Only one portion of the data is to be written out: from the line bearing "write the parts" through the line bearing "imported = [obj". Write it exactly as it appears.

#### Entries provided
** begin **

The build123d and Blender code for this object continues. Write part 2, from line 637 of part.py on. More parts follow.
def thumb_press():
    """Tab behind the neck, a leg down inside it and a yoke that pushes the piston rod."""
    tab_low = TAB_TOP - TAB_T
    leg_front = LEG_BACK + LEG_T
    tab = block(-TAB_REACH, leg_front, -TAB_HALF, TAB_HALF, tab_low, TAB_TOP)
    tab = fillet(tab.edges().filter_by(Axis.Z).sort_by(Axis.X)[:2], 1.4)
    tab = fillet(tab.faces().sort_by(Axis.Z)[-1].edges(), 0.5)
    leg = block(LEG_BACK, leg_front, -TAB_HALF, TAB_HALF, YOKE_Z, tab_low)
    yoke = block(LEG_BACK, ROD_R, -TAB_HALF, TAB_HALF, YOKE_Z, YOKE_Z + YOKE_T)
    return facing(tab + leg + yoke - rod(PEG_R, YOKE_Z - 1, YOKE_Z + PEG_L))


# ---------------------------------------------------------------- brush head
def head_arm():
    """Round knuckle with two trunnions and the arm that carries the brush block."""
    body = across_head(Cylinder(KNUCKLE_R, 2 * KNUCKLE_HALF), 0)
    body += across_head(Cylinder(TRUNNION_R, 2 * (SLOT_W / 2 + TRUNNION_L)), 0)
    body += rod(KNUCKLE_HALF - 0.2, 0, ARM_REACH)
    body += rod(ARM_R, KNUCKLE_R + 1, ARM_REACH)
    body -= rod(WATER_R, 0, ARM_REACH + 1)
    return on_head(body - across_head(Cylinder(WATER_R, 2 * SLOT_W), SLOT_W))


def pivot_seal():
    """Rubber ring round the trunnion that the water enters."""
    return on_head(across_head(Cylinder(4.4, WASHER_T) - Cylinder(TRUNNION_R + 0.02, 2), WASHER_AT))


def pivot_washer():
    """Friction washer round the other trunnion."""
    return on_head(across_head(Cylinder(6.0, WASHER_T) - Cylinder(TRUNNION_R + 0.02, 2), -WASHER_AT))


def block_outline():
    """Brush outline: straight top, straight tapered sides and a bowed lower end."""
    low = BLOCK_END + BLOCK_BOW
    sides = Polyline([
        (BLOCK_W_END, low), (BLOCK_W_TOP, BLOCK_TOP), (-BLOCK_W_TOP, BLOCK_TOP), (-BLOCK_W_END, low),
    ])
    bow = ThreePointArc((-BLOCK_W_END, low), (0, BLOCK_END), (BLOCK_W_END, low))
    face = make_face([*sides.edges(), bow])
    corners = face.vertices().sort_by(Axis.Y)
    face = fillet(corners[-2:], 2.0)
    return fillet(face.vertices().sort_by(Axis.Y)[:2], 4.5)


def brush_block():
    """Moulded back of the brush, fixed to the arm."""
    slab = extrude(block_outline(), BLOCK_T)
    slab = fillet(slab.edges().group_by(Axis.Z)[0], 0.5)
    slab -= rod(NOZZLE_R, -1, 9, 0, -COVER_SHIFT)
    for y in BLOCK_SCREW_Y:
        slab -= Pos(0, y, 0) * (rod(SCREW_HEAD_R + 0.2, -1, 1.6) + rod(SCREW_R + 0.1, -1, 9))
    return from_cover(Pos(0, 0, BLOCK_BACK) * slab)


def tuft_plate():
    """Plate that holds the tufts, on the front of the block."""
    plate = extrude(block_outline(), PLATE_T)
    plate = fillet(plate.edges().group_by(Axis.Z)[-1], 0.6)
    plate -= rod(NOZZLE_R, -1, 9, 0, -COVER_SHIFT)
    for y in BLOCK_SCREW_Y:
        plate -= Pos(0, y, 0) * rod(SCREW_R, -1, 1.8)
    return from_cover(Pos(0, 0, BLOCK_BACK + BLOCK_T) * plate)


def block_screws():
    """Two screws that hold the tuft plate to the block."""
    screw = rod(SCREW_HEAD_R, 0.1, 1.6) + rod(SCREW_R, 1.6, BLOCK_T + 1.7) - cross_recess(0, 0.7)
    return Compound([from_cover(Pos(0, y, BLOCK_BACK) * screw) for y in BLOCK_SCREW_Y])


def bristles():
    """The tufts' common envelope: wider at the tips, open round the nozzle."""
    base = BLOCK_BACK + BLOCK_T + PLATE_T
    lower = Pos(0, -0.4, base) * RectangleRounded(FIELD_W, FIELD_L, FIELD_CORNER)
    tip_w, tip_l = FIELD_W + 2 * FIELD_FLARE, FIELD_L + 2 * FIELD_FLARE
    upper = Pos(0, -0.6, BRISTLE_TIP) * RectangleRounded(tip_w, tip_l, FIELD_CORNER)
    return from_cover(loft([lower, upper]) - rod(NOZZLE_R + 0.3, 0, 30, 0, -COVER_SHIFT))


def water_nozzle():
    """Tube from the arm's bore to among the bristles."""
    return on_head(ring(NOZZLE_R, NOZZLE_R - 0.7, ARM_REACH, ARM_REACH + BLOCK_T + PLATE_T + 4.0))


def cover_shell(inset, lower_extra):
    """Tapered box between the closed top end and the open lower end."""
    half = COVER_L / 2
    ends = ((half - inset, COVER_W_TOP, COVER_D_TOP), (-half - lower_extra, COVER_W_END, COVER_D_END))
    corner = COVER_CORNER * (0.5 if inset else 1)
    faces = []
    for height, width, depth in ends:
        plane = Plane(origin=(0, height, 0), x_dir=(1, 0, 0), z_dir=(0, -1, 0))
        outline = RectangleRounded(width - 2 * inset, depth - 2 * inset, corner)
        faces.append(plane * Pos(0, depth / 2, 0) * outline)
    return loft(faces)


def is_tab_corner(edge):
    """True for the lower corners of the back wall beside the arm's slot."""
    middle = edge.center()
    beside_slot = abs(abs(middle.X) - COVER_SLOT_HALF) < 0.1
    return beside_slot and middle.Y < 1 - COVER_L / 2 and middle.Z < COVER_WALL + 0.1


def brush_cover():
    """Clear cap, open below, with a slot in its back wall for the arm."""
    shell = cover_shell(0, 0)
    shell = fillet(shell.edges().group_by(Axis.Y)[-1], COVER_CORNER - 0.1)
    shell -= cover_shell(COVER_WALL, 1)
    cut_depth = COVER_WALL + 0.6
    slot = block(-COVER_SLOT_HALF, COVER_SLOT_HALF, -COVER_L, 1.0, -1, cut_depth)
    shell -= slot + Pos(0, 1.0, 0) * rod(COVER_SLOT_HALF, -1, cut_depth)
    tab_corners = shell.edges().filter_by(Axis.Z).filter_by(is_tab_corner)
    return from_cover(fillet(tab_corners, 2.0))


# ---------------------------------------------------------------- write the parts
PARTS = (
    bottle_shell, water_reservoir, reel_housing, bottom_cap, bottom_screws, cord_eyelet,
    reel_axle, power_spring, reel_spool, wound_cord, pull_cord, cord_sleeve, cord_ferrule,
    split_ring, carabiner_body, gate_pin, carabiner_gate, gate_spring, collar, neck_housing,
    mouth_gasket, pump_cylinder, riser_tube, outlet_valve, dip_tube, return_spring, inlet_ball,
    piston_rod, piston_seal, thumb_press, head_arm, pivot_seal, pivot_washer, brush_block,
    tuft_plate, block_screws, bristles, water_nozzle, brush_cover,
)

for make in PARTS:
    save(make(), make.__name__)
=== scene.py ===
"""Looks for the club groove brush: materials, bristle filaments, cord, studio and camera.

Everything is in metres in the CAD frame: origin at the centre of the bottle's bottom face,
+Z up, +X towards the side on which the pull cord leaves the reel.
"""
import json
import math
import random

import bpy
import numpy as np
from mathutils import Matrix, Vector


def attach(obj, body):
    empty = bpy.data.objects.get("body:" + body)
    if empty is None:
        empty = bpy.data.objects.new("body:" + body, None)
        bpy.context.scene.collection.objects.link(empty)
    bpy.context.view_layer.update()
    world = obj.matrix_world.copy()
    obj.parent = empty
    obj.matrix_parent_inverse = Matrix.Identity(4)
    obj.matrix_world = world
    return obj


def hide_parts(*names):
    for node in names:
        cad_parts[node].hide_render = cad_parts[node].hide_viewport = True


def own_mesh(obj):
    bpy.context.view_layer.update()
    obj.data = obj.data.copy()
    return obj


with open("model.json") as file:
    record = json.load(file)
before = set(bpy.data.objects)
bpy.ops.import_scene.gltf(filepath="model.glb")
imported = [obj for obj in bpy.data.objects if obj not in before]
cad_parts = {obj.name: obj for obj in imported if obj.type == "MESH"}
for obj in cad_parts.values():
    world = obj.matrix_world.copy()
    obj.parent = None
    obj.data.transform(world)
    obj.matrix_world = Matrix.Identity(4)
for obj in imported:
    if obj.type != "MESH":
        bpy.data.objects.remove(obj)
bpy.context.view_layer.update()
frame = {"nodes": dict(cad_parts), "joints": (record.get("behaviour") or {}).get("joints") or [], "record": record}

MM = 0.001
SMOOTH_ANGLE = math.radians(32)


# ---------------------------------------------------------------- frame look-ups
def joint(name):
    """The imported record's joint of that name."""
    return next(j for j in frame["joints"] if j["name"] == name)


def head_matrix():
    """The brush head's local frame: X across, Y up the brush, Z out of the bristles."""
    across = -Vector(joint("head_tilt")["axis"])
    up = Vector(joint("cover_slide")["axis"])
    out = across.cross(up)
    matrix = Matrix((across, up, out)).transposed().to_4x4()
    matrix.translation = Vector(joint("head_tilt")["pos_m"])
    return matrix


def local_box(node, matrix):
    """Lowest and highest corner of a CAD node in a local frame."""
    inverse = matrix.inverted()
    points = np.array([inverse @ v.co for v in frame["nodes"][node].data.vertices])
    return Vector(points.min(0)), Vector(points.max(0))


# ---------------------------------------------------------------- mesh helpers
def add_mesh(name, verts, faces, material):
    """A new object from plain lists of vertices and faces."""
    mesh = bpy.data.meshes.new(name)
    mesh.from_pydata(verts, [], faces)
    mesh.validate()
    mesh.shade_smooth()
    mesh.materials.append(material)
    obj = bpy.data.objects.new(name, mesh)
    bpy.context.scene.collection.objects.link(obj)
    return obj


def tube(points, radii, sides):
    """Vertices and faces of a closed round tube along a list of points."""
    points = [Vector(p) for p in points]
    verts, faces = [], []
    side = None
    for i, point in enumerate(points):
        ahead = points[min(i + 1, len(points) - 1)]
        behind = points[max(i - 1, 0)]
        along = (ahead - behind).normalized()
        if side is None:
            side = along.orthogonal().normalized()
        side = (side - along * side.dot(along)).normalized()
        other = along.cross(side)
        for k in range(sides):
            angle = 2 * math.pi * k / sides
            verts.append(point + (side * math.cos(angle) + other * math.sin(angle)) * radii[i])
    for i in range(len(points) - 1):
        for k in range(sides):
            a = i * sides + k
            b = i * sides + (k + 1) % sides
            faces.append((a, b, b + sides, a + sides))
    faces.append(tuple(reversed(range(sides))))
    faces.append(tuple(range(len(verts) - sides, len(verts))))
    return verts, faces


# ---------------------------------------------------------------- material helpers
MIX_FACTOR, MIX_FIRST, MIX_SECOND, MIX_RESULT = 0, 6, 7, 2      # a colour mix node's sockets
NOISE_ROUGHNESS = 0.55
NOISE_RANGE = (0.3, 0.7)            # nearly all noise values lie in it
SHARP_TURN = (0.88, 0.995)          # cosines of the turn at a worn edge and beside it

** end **
** begin **

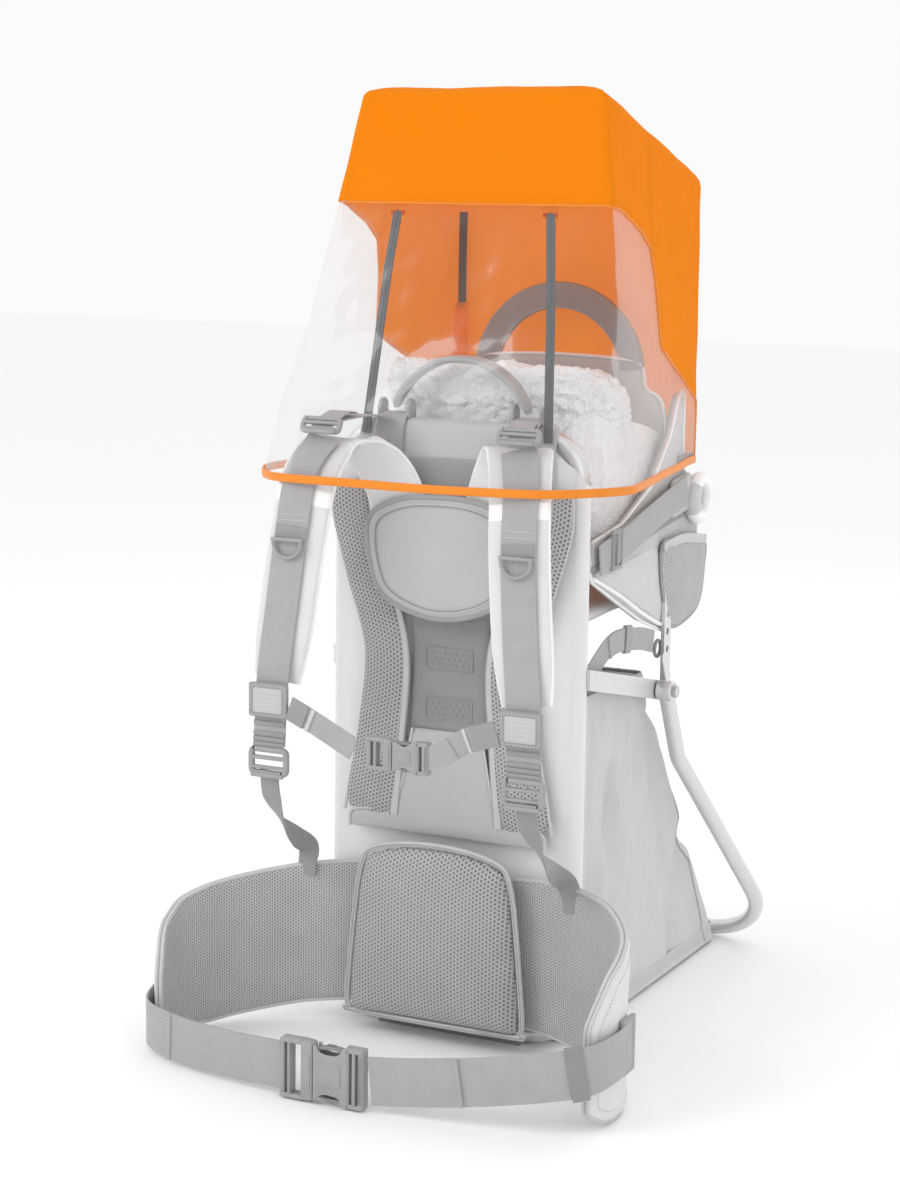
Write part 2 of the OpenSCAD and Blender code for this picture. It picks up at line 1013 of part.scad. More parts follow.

** end **

#### Written response
# ---------------------------------------------------------------- write the parts
PARTS = (
    bottle_shell, water_reservoir, reel_housing, bottom_cap, bottom_screws, cord_eyelet,
    reel_axle, power_spring, reel_spool, wound_cord, pull_cord, cord_sleeve, cord_ferrule,
    split_ring, carabiner_body, gate_pin, carabiner_gate, gate_spring, collar, neck_housing,
    mouth_gasket, pump_cylinder, riser_tube, outlet_valve, dip_tube, return_spring, inlet_ball,
    piston_rod, piston_seal, thumb_press, head_arm, pivot_seal, pivot_washer, brush_block,
    tuft_plate, block_screws, bristles, water_nozzle, brush_cover,
)

for make in PARTS:
    save(make(), make.__name__)
=== scene.py ===
"""Looks for the club groove brush: materials, bristle filaments, cord, studio and camera.

Everything is in metres in the CAD frame: origin at the centre of the bottle's bottom face,
+Z up, +X towards the side on which the pull cord leaves the reel.
"""
import json
import math
import random

import bpy
import numpy as np
from mathutils import Matrix, Vector


def attach(obj, body):
    empty = bpy.data.objects.get("body:" + body)
    if empty is None:
        empty = bpy.data.objects.new("body:" + body, None)
        bpy.context.scene.collection.objects.link(empty)
    bpy.context.view_layer.update()
    world = obj.matrix_world.copy()
    obj.parent = empty
    obj.matrix_parent_inverse = Matrix.Identity(4)
    obj.matrix_world = world
    return obj


def hide_parts(*names):
    for node in names:
        cad_parts[node].hide_render = cad_parts[node].hide_viewport = True


def own_mesh(obj):
    bpy.context.view_layer.update()
    obj.data = obj.data.copy()
    return obj


with open("model.json") as file:
    record = json.load(file)
before = set(bpy.data.objects)
bpy.ops.import_scene.gltf(filepath="model.glb")
imported = [obj for obj in bpy.data.objects if obj not in before]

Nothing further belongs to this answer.